Gina devoutly hoped they wouldn’t be. She was freezing cold, dead tired, aching in every muscle, and scared to death. Under such conditions, it was difficult to maintain a warm little glow of happiness. But she was managing it.
Cal seemed pretty cheerful, too, for a man armed with two rifles, a pistol, and a knife in his boot, who was keeping a wary eye out for anyone wanting to kill them so he could kill that person first. At her urging, he told her about his beach house in Cape Charles, Virginia, and his company, and his dog, Harley, whose very existence Gina found completely charming. Without revealing too much, he also filled in more details about the circumstances surrounding the plane crash that had dumped him in her lap. In turn, she talked about her life, telling him about the time she’d spent in the hospital and how she’d passed the long, slow days of her recovery watching the birds they kept in giant cages there and developing a fascination with them, which had spurred her, when she was released at last, to go on and get her master’s and PhD in ornithology. She told him about her life as a college professor, and her condo, and beautiful, sunny Northern California.
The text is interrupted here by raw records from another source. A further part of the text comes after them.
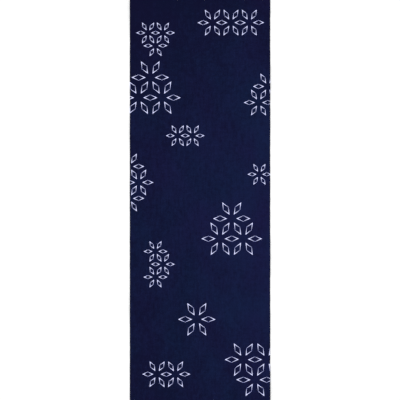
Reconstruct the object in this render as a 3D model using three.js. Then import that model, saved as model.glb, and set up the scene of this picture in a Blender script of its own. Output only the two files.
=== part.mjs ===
// A tenugui: one rectangle of thin plain-weave cotton, laid out flat and face up.
//
// Millimetres, +Z up. The origin is on the resting surface under the middle of the cloth.
// +Y runs along the warp, from the lower cut end to the upper one, and +X runs from
// selvedge to selvedge. The underside rests on z = 0, apart from soft rises at the edges
// and a few in the field, where the limp cloth stands up by one to four millimetres.
import * as THREE from "three";

// Cut size of the towel, and the thickness of the solid that stands for it.
const WIDTH = 350;
const LENGTH = 1000;
const THICKNESS = 1;

// The grid that carries the low relief: cells across the width and along the length.
const CELLS_ACROSS = 18;
const CELLS_ALONG = 50;

const SIDE = WIDTH / 2;
const END = LENGTH / 2;

// Where the cloth doesn't lie dead flat. Each row is one soft rise: its middle (x, y), the
// direction of its long axis in degrees from +X, its reach along and across that axis, and
// its height at the middle. It has died out completely at its reach.
const RISES = [
  { place: "upper left corner", x: -SIDE, y: END, turn: 45, along: 95, across: 120, height: 4.2 },
  { place: "lower right corner", x: SIDE, y: -END, turn: 45, along: 85, across: 110, height: 3.4 },
  { place: "upper end", x: 70, y: END, turn: 84, along: 110, across: 60, height: 1.8 },
  { place: "lower end", x: -75, y: -END, turn: 98, along: 120, across: 66, height: 2.0 },
  { place: "left selvedge, upper", x: -SIDE, y: 175, turn: -9, along: 130, across: 64, height: 2.2 },
  { place: "left selvedge, lower", x: -SIDE, y: -265, turn: 7, along: 100, across: 58, height: 2.4 },
  { place: "right selvedge, upper", x: SIDE, y: 285, turn: 5, along: 115, across: 62, height: 2.3 },
  { place: "right selvedge, lower", x: SIDE, y: -140, turn: -8, along: 130, across: 66, height: 1.9 },
  { place: "field, upper", x: -40, y: 330, turn: -28, along: 150, across: 62, height: 1.1 },
  { place: "field, middle", x: 20, y: 95, turn: 58, along: 190, across: 75, height: 1.3 },
  { place: "field, lower", x: -25, y: -300, turn: 17, along: 135, across: 60, height: 1.0 },
];

// How far one rise lifts the cloth at (x, y): its height times (1 - r^2)^2, where r is the
// distance from its middle as a share of its reach.
function liftOf(rise, x, y) {
  const turn = THREE.MathUtils.degToRad(rise.turn);
  const dx = x - rise.x;
  const dy = y - rise.y;
  const along = (dx * Math.cos(turn) + dy * Math.sin(turn)) / rise.along;
  const across = (dy * Math.cos(turn) - dx * Math.sin(turn)) / rise.across;
  const left = Math.max(0, 1 - along * along - across * across);
  return rise.height * left * left;
}

// The height of the cloth's underside over the surface at (x, y).
function lift(x, y) {
  return RISES.reduce((sum, rise) => sum + liftOf(rise, x, y), 0);
}

// A flat sheet whose two faces are gridded, then raised by the lift at each vertex, so
// that it keeps its thickness over every rise.
function sheetGeometry() {
  const sheet = new THREE.BoxGeometry(WIDTH, LENGTH, THICKNESS, CELLS_ACROSS, CELLS_ALONG, 1);
  sheet.translate(0, 0, THICKNESS / 2);
  const position = sheet.getAttribute("position");
  for (let i = 0; i < position.count; i++) {
    const raised = position.getZ(i) + lift(position.getX(i), position.getY(i));
    position.setZ(i, raised);
  }
  sheet.computeVertexNormals();
  return sheet;
}

// Indigo-dyed cotton with a dry, matt surface.
const indigoCotton = new THREE.MeshStandardMaterial({
  color: 0x14193a,
  roughness: 0.95,
  metalness: 0,
});

const cloth = new THREE.Mesh(sheetGeometry(), indigoCotton);
cloth.name = "cloth";

const towel = new THREE.Group();
towel.name = "tenugui_towel";
towel.add(cloth);

export default towel;
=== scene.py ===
"""A tenugui: a narrow towel of thin plain-weave cotton, dyed indigo with white hemp-leaf stars.

The towel lies face up on a pale floor and is seen from straight above. It is one woven
sheet with low rises, the yarn ends of its two raw cuts, and the weft's turns along its two
selvedges. Lengths are in metres, +Y runs along the warp and +X from selvedge to selvedge.
"""

from collections import namedtuple
from functools import reduce
from math import cos, floor, hypot, pi, radians, sin, sqrt

import bpy
import numpy as np
from bpy.props import FloatProperty, FloatVectorProperty, IntProperty, PointerProperty
from bpy.types import Operator, Panel, PropertyGroup
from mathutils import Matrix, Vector


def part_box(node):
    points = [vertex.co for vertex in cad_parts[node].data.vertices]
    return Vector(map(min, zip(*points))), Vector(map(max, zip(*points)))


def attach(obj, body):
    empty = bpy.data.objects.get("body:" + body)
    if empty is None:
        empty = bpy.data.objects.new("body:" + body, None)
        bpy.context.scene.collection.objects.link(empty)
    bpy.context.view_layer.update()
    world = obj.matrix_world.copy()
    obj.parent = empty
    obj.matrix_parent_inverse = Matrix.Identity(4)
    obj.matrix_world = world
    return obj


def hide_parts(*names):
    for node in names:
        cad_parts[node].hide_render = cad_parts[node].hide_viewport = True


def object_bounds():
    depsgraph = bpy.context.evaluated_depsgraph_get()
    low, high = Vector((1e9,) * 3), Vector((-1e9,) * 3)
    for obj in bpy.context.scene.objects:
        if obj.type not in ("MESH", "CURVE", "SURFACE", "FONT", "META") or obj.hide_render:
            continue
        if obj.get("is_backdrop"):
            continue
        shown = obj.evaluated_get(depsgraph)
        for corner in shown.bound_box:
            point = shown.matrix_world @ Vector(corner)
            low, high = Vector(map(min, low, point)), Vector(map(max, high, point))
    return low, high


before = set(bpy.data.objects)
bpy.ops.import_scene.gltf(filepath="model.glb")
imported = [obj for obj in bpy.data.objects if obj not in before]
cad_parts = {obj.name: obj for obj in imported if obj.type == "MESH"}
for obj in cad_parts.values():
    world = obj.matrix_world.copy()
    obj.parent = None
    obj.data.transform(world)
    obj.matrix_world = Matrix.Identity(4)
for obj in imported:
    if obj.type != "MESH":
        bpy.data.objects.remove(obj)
CAD_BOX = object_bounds()

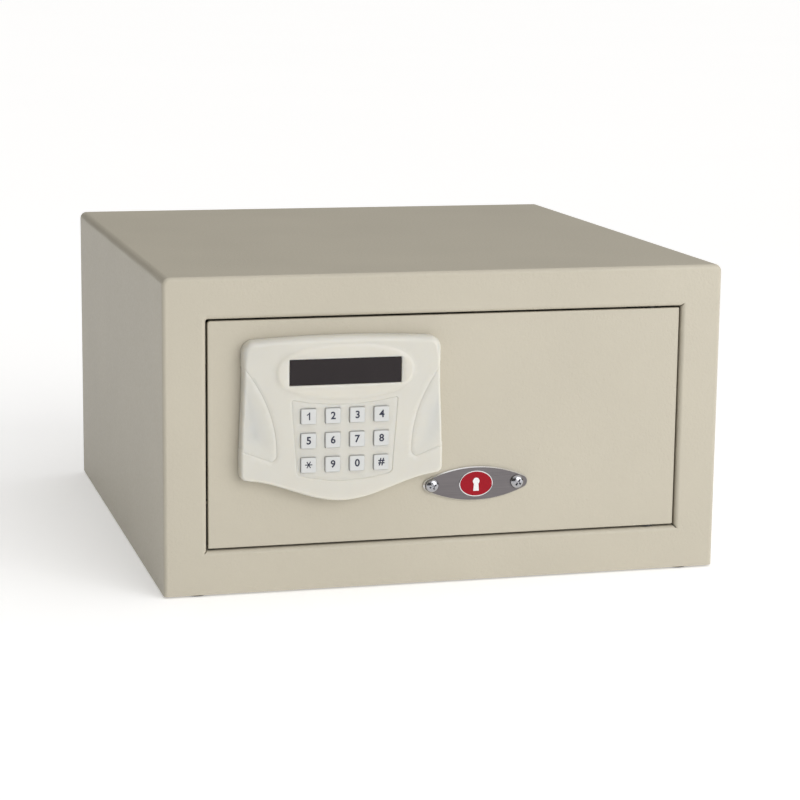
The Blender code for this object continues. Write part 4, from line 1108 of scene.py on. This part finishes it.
def inner_tray():
    """The pressed cover over the bolt work, with a bead in its back and rails for the battery hatch."""
    left, right = TRAY_LOW.x + TRAY_LIP, TRAY_HIGH.x - TRAY_LIP
    bottom, top = GROUND_GAP + 43 * MM, GROUND_GAP + 190 * MM
    near = TRAY_LOW.y

    def flange(bm):
        edge = rounded(left - TRAY_LIP, bottom - 4 * MM, right + TRAY_LIP, top + 4 * MM, 3 * MM, 6)
        loft(bm, [stand(edge, near)] + layers(edge, near + TRAY_SHEET, (0, -0.3), (0.3, 0)))

    def box(bm):
        edge = rounded(left, bottom, right, top, 5 * MM, 8)
        rear = [stand(inset(edge, inward), TRAY_REAR - depth) for depth, inward in fillet(3.5 * MM, 8)]
        loft(bm, [stand(edge, near), *reversed(rear)])

    def hollow(bm):
        edge = rounded(left + TRAY_SHEET, bottom + TRAY_SHEET, right - TRAY_SHEET, top - TRAY_SHEET,
                       4 * MM, 6)
        prism(bm, edge, near - OVER, TRAY_REAR - TRAY_SHEET)

    def bead(bm):
        """A shallow rectangular groove pressed into the back, left of the hatch."""
        outer = rounded(left + 16 * MM, bottom + 20 * MM, HATCH_LOW.x - 74 * MM, top - 20 * MM, 9 * MM, 10)
        inner = inset(outer, 4.2 * MM)
        ring(bm, layers(outer, TRAY_REAR, (0, 1), (0.2, 0.02), (1.0, -0.55))
             + layers(inner, TRAY_REAR, (-1.0, -0.55), (-0.2, 0), (0, 1)))

    def battery_opening(bm):
        edge = rounded(HOLDER_LOW.x + 2 * MM, HOLDER_LOW.z + 2 * MM,
                       HOLDER_HIGH.x - 2 * MM, HOLDER_HIGH.z - 2 * MM, 2 * MM, 6)
        prism(bm, edge, TRAY_REAR - OVER, TRAY_REAR + OVER)

    def rail(edge, way):
        """A hooked rail that holds one edge of the hatch. Its section is in millimetres."""
        rise, hook, stem, gap = 2.1, 2.5, 1.6, 0.3
        section = [(-0.6, 0), (rise, 0), (rise, -hook), (rise + 0.7, -hook), (rise + 1.0, 0.3 - hook),
                   (rise + 1.0, stem - 0.5), (rise + 0.5, stem), (-0.6, stem)]
        points = [(TRAY_REAR + y * MM, edge + way * (gap + z) * MM) for y, z in section]
        ends = (HOLDER_LOW.x - 60 * MM, HOLDER_HIGH.x + 0.5 * MM)
        return "+", lambda bm: loft(bm, [[Vector((x, y, z)) for y, z in points] for x in ends])

    steps = [("+", box), ("-", hollow), ("-", bead), ("-", battery_opening),
             rail(HATCH_LOW.z, -1), rail(HATCH_HIGH.z, 1)]
    steps += [hole(8.6 * MM, (left, centre(name).y, centre(name).z), -OVER, OVER, "X", 48) for name in BOLTS]
    steps += [drilled(name, 2.1 * MM, near, sides=20) for name in COVER_SCREWS]
    piece("inner_tray", flange, "door", PAINT, ["inner_cover"], 30, steps=steps)


def hatch():
    """The sliding hatch with its ribbed thumb grip and an arrow that shows which way it opens."""
    low, high = HATCH_LOW, HATCH_HIGH
    face = high.y - 0.8 * MM
    mid = (low.z + high.z) / 2

    def plate(bm):
        edge = rounded(low.x, low.z, high.x, high.z, 1.5 * MM, 6)
        loft(bm, layers(edge, low.y, (0.15, 0), (0, 0.15)) + layers(edge, face, (0, -0.35), (0.35, 0)))

    def rib(i):
        x, half = low.x + (8 + 2.4 * i) * MM, 10 * MM
        return "+", lambda bm: block(bm, (x, face - 0.4 * MM, mid - half),
                                     (x + 1.3 * MM, high.y, mid + half), 0.35 * MM, 3)

    def arrow(bm):
        tip, base = low.x + 26 * MM, low.x + 31 * MM
        prism(bm, [(tip, mid), (base, mid - 3.2 * MM), (base, mid + 3.2 * MM)], face - 0.35 * MM, face + MM)

    piece("hatch_plate", plate, "hatch", BLACK, ["battery_hatch"], 35,
          steps=[*(rib(i) for i in range(6)), ("-", arrow)])


def cells():
    for i in range(1, 5):
        node = f"battery_{i}"
        low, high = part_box(node)
        at = centre(node)
        radius = (high.x - low.x) / 2
        way = 1 if i % 2 else -1
        start, end = (low.z, high.z) if way > 0 else (high.z, low.z)
        base = ((0, -1.6), (0.25, -1.5), (0.25, -0.7), (0.35, -0.25), (0.8, 0))
        crown = ((2.2, 0), (1.55, -0.4), (1.4, -1.0))
        nub = ((1.4, 2.8), (0.2, 2.6), (0, 2.3))
        steps = [(start + way * far * MM, radius + wider * MM) for far, wider in base]
        steps += [(end - way * far * MM, radius + wider * MM) for far, wider in crown]
        steps += [(end - way * far * MM, nub_r * MM) for far, nub_r in nub]
        wrap = cell_wrap(f"battery_wrap_{i}", start, end)
        made = piece(f"cell_{i}", lambda bm: turned(bm, (at.x, at.y, 0), steps, "Z", 48), "door",
                     [wrap, ZINC], [node], 35)
        for face in made.data.polygons:
            if math.hypot(face.center.x - at.x, face.center.y - at.y) < radius - 0.7 * MM:
                face.material_index = 1


# --- What stays as the CAD has it ---


def dress_cad():
    """Hidden and plain hardware keeps its CAD shape, with welded corners, soft edges and a finish. The hinge
    parts' black is partly their own colour and partly painted shade that keeps the door gap dark.
    """
    looks = {
        # The hinge bushes and pivots get black plastic, partly their own colour and partly painted shade, so
        # that no glint shows in the door gap above them.
        "upper_hinge_bush": BLACK, "lower_hinge_bush": BLACK, "upper_hinge_pivot": BLACK,
        "lower_hinge_pivot": BLACK, "lock_barrel": CHROME, "lock_nut": ZINC, "lock_plug": BRASS,
        "lock_cam": ZINC, "bolt_guide": ZINC, "left_carriage_post": ZINC, "right_carriage_post": ZINC,
        "bolt_carriage": ZINC, "drive_pinion": BRASS, "gear_motor": BLACK, "display_module": BLACK,
        "keypad_board": BOARD, "key_mat": SILICONE, "housing_screw_left": ZINC,
        "housing_screw_right": ZINC, "ribbon_cable": BLACK, "battery_holder": BLACK,
    }
    for name, look in looks.items():
        node = NODES[name]
        node.data.materials.clear()
        node.data.materials.append(look)
        node.data.shade_smooth()
        weld = node.modifiers.new("weld", "WELD")
        weld.merge_threshold = 0.00001
        bevel = node.modifiers.new("soft edges", "BEVEL")
        bevel.width = 0.2 * MM
        bevel.segments = 2
        bevel.limit_method = "ANGLE"
        bevel.angle_limit = math.radians(40)
        bevel.harden_normals = True


# --- Studio ---


def area_light(name, at, aim, size, power, colour=(1, 1, 1)):
    data = bpy.data.lights.new(name, "AREA")
    data.shape = "RECTANGLE"
    data.size, data.size_y = size
    data.energy = power
    data.color = colour
    lamp = bpy.data.objects.new(name, data)
    lamp.location = at
    lamp.rotation_euler = (Vector(aim) - Vector(at)).to_track_quat("-Z", "Y").to_euler()
    bpy.context.scene.collection.objects.link(lamp)


def studio():
    data = bpy.data.cameras.new("camera")
    data.sensor_width = 36
    data.lens = 105.70
    camera = bpy.data.objects.new("camera", data)
    bpy.context.scene.collection.objects.link(camera)
    yaw, pitch, roll = 0.266164, -0.187816, 0.011599
    ahead = Vector((math.sin(yaw) * math.cos(pitch), math.cos(yaw) * math.cos(pitch), math.sin(pitch)))
    flat = Vector((math.cos(yaw), -math.sin(yaw), 0))
    up = flat.cross(ahead)
    right = flat * math.cos(roll) + up * math.sin(roll)
    head = up * math.cos(roll) - flat * math.sin(roll)
    camera.matrix_world = Matrix((right, head, -ahead)).transposed().to_4x4()
    camera.location = (-0.47573, -1.81908, 0.45541)
    bpy.context.scene.camera = camera

    # The room is dark at eye level and has a large soft light overhead.
    world = bpy.data.worlds.new("studio")
    world.use_nodes = True
    tree = world.node_tree
    place = tree.nodes.new("ShaderNodeTexCoord")
    split = tree.nodes.new("ShaderNodeSeparateXYZ")
    overhead = tree.nodes.new("ShaderNodeMapRange")
    overhead.interpolation_type = "SMOOTHSTEP"
    for socket, number in zip(("From Min", "From Max", "To Min", "To Max"), (0.3, 0.88, 0.05, 1.0)):
        overhead.inputs[socket].default_value = number
    background = tree.nodes["Background"]
    background.inputs["Color"].default_value = (1.0, 0.99, 0.975, 1)
    lean = tree.nodes.new("ShaderNodeMath")
    lean.operation = "MULTIPLY_ADD"
    lean.inputs[1].default_value = 0.22
    tree.links.new(place.outputs["Generated"], split.inputs[0])
    tree.links.new(split.outputs["X"], lean.inputs[0])
    tree.links.new(split.outputs["Z"], lean.inputs[2])
    tree.links.new(lean.outputs[0], overhead.inputs["Value"])
    tree.links.new(overhead.outputs[0], background.inputs["Strength"])
    bpy.context.scene.world = world
    bpy.context.scene.view_settings.view_transform = "Standard"

    key = bpy.data.lights.new("key light", "SUN")
    key.energy = 1.15
    key.angle = math.radians(45)
    lamp = bpy.data.objects.new("key light", key)
    lamp.rotation_euler = Vector((0.10, -0.25, 0.12)).to_track_quat("Z", "Y").to_euler()
    bpy.context.scene.collection.objects.link(lamp)
    area_light("right softbox", (1.1, -1.3, 0.5), (0.1, -0.2, 0.1), (1.0, 1.0), 6.6)
    area_light("left softbox", (-0.9, -1.3, 1.1), (0.0, -0.2, 0.1), (0.5, 0.5), 0.2)

    bm = bmesh.new()
    bmesh.ops.create_circle(bm, cap_ends=True, radius=40, segments=96)
    mesh = bpy.data.meshes.new("floor")
    bm.to_mesh(mesh)
    bm.free()
    floor = bpy.data.objects.new("floor", mesh)
    bpy.context.scene.collection.objects.link(floor)
    look = Look("floor", roughness=0.9, Specular_IOR_Level=0.1)
    look.colour(look.noise(0.8, 2.0), (0.90, 0.90, 0.90), (0.92, 0.92, 0.92))
    look.set(look.shader, "Emission Color", (1, 1, 1, 1))
    look.set(look.shader, "Emission Strength", 0.28)
    mesh.materials.append(look.material)


def main():
    studio()
    cabinet_shell()
    back_sheet()
    floor_sheet()
    felt_mat()
    feet()
    door_panel()
    badge()
    for name, spin in (("badge_screw_left", 0.35), ("badge_screw_right", 0.95)):
        screw(name, -1, 2.9 * MM, "door", SCREW_STEEL, spin)
    for spin, name in enumerate(COVER_SCREWS):
        screw(name, 1, 2.1 * MM, "door", ZINC, 0.4 + 0.6 * spin)
    keypad_housing()
    display()
    keys()
    bolts()
    inner_tray()
    hatch()
    cells()
    dress_cad()


main()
At length they found an old army road, which Cal instantly mistrusted even though Gina assured him that, to her knowledge, there were no operational land vehicles on Attu other than the tractor. He felt that the road made too obvious a target for a search party, and also that there was no way to know whether the bad guys had brought something like, say, ATVs with them. But since they were sure to hear anything like that coming, and walking was so much easier with the firm surface of the hard-packed dirt road beneath the snow than with the squishy tundra, and time was of the essence, they were trudging along it anyway.
Cal said, “With the weather looking like it is, the trackers and any other search parties will most likely be heading back to the Coast Guard station. We want to beat them there if we can. It’ll be a lot easier to steal a plane out from under the noses of a few men than twenty or more.”
As much faith as she had in Cal, the thought of attempting an escape via plane still made Gina queasy.
She said, “Don’t you think somebody’s going to notice when the plane starts to move? I mean, the only way it can go is down the runway right past the buildings.”
“Once we’re moving, it’s too late.”
“Aren’t you the person whose plane just got shot out of the sky by a surface-to-air missile? What’s preventing whoever shot your first plane out of the sky from shooting you out of the sky again?” If there was a note of exasperation in her voice, it was because they were getting worrisomely close to camp and close to the whole steal-a-plane scenario, which she wouldn’t even have dreamed of agreeing to if it had been presented to her by anyone other than Cal.